Write the records out again, keeping each line exactly as it is.
### Items
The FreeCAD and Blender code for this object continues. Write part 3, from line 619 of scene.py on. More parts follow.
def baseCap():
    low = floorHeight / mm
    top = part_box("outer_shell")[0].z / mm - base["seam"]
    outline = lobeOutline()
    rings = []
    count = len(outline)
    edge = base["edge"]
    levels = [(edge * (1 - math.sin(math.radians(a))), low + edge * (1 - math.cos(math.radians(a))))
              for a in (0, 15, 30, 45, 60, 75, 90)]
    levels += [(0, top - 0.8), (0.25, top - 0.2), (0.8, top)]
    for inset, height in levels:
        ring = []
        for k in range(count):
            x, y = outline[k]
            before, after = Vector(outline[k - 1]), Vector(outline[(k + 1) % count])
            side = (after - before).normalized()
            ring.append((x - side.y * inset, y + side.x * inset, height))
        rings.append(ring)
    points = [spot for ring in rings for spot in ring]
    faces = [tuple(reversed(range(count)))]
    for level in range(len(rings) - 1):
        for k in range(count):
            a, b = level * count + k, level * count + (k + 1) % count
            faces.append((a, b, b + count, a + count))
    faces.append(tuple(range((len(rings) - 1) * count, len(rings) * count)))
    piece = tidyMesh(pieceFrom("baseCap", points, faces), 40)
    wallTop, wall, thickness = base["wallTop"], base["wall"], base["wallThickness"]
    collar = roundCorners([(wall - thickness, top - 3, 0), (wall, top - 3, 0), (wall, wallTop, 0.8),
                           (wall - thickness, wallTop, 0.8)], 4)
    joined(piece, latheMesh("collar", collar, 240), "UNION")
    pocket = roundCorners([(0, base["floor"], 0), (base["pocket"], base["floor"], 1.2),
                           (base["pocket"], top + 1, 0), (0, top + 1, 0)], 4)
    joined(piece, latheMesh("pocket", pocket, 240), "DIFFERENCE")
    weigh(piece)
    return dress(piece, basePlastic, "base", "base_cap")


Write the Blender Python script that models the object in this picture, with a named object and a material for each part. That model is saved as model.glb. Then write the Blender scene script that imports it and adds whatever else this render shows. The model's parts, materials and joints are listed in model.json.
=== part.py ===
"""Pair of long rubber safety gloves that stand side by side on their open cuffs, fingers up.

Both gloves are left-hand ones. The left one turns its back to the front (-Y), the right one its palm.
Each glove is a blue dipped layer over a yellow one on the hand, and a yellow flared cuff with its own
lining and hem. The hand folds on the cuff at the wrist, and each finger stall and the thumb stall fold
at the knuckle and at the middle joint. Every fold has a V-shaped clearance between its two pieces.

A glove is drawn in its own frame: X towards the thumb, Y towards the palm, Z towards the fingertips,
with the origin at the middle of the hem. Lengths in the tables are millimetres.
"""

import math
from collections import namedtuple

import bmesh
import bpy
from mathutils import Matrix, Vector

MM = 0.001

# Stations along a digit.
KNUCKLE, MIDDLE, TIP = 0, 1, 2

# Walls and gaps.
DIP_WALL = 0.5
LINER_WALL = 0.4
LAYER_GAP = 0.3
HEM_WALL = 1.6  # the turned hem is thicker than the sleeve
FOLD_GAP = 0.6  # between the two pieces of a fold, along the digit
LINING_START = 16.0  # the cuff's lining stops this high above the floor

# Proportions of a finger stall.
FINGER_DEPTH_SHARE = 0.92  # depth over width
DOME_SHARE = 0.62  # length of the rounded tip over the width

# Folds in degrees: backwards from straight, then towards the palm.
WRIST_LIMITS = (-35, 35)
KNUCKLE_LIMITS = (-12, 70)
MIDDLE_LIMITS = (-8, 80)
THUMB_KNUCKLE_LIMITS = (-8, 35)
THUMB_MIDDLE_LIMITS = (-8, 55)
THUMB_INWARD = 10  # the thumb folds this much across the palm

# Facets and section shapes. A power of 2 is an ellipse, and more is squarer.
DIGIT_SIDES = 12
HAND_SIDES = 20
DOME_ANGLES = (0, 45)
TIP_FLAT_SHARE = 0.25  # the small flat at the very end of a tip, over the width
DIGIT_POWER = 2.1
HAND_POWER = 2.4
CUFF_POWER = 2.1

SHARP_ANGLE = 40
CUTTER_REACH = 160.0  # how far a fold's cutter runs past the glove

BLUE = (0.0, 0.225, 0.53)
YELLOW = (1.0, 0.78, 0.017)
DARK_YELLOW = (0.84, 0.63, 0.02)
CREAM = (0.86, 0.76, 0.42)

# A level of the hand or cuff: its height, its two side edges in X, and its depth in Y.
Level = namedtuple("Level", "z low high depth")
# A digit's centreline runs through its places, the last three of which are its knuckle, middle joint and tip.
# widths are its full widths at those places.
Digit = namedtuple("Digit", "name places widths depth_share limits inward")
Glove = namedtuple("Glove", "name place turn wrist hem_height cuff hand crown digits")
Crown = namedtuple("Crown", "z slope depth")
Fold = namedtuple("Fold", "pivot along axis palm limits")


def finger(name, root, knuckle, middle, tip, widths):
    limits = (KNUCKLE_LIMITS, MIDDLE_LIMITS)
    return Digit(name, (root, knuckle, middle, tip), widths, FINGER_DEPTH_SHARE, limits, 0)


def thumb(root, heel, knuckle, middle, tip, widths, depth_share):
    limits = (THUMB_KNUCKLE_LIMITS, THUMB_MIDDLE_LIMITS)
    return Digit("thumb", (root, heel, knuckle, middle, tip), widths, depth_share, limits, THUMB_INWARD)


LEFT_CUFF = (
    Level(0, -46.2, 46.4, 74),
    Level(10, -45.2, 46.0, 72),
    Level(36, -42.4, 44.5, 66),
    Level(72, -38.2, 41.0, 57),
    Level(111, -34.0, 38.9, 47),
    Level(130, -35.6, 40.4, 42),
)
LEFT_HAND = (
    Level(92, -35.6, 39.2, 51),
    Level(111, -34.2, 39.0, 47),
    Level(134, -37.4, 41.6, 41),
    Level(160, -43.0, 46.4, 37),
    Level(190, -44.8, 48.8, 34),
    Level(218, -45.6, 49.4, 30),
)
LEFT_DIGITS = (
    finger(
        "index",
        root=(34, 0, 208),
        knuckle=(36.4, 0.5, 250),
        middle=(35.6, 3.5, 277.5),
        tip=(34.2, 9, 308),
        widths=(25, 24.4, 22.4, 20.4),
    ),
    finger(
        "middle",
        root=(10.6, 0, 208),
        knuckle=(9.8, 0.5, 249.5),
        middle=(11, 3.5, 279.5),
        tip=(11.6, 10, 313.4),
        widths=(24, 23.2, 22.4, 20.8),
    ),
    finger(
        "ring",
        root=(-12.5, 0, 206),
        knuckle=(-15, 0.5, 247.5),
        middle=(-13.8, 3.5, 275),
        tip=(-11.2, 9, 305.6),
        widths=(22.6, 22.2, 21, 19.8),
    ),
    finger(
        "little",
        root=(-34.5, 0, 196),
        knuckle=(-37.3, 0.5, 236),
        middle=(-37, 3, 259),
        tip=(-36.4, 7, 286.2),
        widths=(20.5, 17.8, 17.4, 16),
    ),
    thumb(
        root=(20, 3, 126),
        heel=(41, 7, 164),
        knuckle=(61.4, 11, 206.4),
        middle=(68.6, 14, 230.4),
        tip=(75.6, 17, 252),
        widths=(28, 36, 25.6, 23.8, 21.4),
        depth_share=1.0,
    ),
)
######
■ Result of the task
The FreeCAD and Blender code for this object continues. Write part 3, from line 619 of scene.py on. More parts follow.
def baseCap():
    low = floorHeight / mm
    top = part_box("outer_shell")[0].z / mm - base["seam"]
    outline = lobeOutline()
    rings = []
    count = len(outline)
    edge = base["edge"]
    levels = [(edge * (1 - math.sin(math.radians(a))), low + edge * (1 - math.cos(math.radians(a))))
              for a in (0, 15, 30, 45, 60, 75, 90)]
    levels += [(0, top - 0.8), (0.25, top - 0.2), (0.8, top)]
    for inset, height in levels:
        ring = []
        for k in range(count):
            x, y = outline[k]
            before, after = Vector(outline[k - 1]), Vector(outline[(k + 1) % count])
            side = (after - before).normalized()
            ring.append((x - side.y * inset, y + side.x * inset, height))
        rings.append(ring)
    points = [spot for ring in rings for spot in ring]
    faces = [tuple(reversed(range(count)))]
    for level in range(len(rings) - 1):
        for k in range(count):
            a, b = level * count + k, level * count + (k + 1) % count
            faces.append((a, b, b + count, a + count))
    faces.append(tuple(range((len(rings) - 1) * count, len(rings) * count)))
    piece = tidyMesh(pieceFrom("baseCap", points, faces), 40)
    wallTop, wall, thickness = base["wallTop"], base["wall"], base["wallThickness"]
    collar = roundCorners([(wall - thickness, top - 3, 0), (wall, top - 3, 0), (wall, wallTop, 0.8),
                           (wall - thickness, wallTop, 0.8)], 4)
    joined(piece, latheMesh("collar", collar, 240), "UNION")
    pocket = roundCorners([(0, base["floor"], 0), (base["pocket"], base["floor"], 1.2),
                           (base["pocket"], top + 1, 0), (0, top + 1, 0)], 4)
    joined(piece, latheMesh("pocket", pocket, 240), "DIFFERENCE")
    weigh(piece)
    return dress(piece, basePlastic, "base", "base_cap")


Write the Blender Python script that models the object in this picture, with a named object and a material for each part. That model is saved as model.glb. Then write the Blender scene script that imports it and adds whatever else this render shows. The model's parts, materials and joints are listed in model.json.
=== part.py ===
"""Pair of long rubber safety gloves that stand side by side on their open cuffs, fingers up.

Both gloves are left-hand ones. The left one turns its back to the front (-Y), the right one its palm.
Each glove is a blue dipped layer over a yellow one on the hand, and a yellow flared cuff with its own
lining and hem. The hand folds on the cuff at the wrist, and each finger stall and the thumb stall fold
at the knuckle and at the middle joint. Every fold has a V-shaped clearance between its two pieces.

A glove is drawn in its own frame: X towards the thumb, Y towards the palm, Z towards the fingertips,
with the origin at the middle of the hem. Lengths in the tables are millimetres.
"""

import math
from collections import namedtuple

import bmesh
import bpy
from mathutils import Matrix, Vector

MM = 0.001

# Stations along a digit.
KNUCKLE, MIDDLE, TIP = 0, 1, 2

# Walls and gaps.
DIP_WALL = 0.5
LINER_WALL = 0.4
LAYER_GAP = 0.3
HEM_WALL = 1.6  # the turned hem is thicker than the sleeve
FOLD_GAP = 0.6  # between the two pieces of a fold, along the digit
LINING_START = 16.0  # the cuff's lining stops this high above the floor

# Proportions of a finger stall.
FINGER_DEPTH_SHARE = 0.92  # depth over width
DOME_SHARE = 0.62  # length of the rounded tip over the width

# Folds in degrees: backwards from straight, then towards the palm.
WRIST_LIMITS = (-35, 35)
KNUCKLE_LIMITS = (-12, 70)
MIDDLE_LIMITS = (-8, 80)
THUMB_KNUCKLE_LIMITS = (-8, 35)
THUMB_MIDDLE_LIMITS = (-8, 55)
THUMB_INWARD = 10  # the thumb folds this much across the palm

# Facets and section shapes. A power of 2 is an ellipse, and more is squarer.
DIGIT_SIDES = 12
HAND_SIDES = 20
DOME_ANGLES = (0, 45)
TIP_FLAT_SHARE = 0.25  # the small flat at the very end of a tip, over the width
DIGIT_POWER = 2.1
HAND_POWER = 2.4
CUFF_POWER = 2.1

SHARP_ANGLE = 40
CUTTER_REACH = 160.0  # how far a fold's cutter runs past the glove

BLUE = (0.0, 0.225, 0.53)
YELLOW = (1.0, 0.78, 0.017)
DARK_YELLOW = (0.84, 0.63, 0.02)
CREAM = (0.86, 0.76, 0.42)

# A level of the hand or cuff: its height, its two side edges in X, and its depth in Y.
Level = namedtuple("Level", "z low high depth")
# A digit's centreline runs through its places, the last three of which are its knuckle, middle joint and tip.
# widths are its full widths at those places.
Digit = namedtuple("Digit", "name places widths depth_share limits inward")
Glove = namedtuple("Glove", "name place turn wrist hem_height cuff hand crown digits")
Crown = namedtuple("Crown", "z slope depth")
Fold = namedtuple("Fold", "pivot along axis palm limits")


def finger(name, root, knuckle, middle, tip, widths):
    limits = (KNUCKLE_LIMITS, MIDDLE_LIMITS)
    return Digit(name, (root, knuckle, middle, tip), widths, FINGER_DEPTH_SHARE, limits, 0)


def thumb(root, heel, knuckle, middle, tip, widths, depth_share):
    limits = (THUMB_KNUCKLE_LIMITS, THUMB_MIDDLE_LIMITS)
    return Digit("thumb", (root, heel, knuckle, middle, tip), widths, depth_share, limits, THUMB_INWARD)


LEFT_CUFF = (
    Level(0, -46.2, 46.4, 74),
    Level(10, -45.2, 46.0, 72),
    Level(36, -42.4, 44.5, 66),
    Level(72, -38.2, 41.0, 57),
    Level(111, -34.0, 38.9, 47),
    Level(130, -35.6, 40.4, 42),
)
LEFT_HAND = (
    Level(92, -35.6, 39.2, 51),
    Level(111, -34.2, 39.0, 47),
    Level(134, -37.4, 41.6, 41),
    Level(160, -43.0, 46.4, 37),
    Level(190, -44.8, 48.8, 34),
    Level(218, -45.6, 49.4, 30),
)
LEFT_DIGITS = (
    finger(
        "index",
        root=(34, 0, 208),
        knuckle=(36.4, 0.5, 250),
        middle=(35.6, 3.5, 277.5),
        tip=(34.2, 9, 308),
        widths=(25, 24.4, 22.4, 20.4),
    ),
    finger(
        "middle",
        root=(10.6, 0, 208),
        knuckle=(9.8, 0.5, 249.5),
        middle=(11, 3.5, 279.5),
        tip=(11.6, 10, 313.4),
        widths=(24, 23.2, 22.4, 20.8),
    ),
    finger(
        "ring",
        root=(-12.5, 0, 206),
        knuckle=(-15, 0.5, 247.5),
        middle=(-13.8, 3.5, 275),
        tip=(-11.2, 9, 305.6),
        widths=(22.6, 22.2, 21, 19.8),
    ),
    finger(
        "little",
        root=(-34.5, 0, 196),
        knuckle=(-37.3, 0.5, 236),
        middle=(-37, 3, 259),
        tip=(-36.4, 7, 286.2),
        widths=(20.5, 17.8, 17.4, 16),
    ),
    thumb(
        root=(20, 3, 126),
        heel=(41, 7, 164),
        knuckle=(61.4, 11, 206.4),
        middle=(68.6, 14, 230.4),
        tip=(75.6, 17, 252),
        widths=(28, 36, 25.6, 23.8, 21.4),
        depth_share=1.0,
    ),
)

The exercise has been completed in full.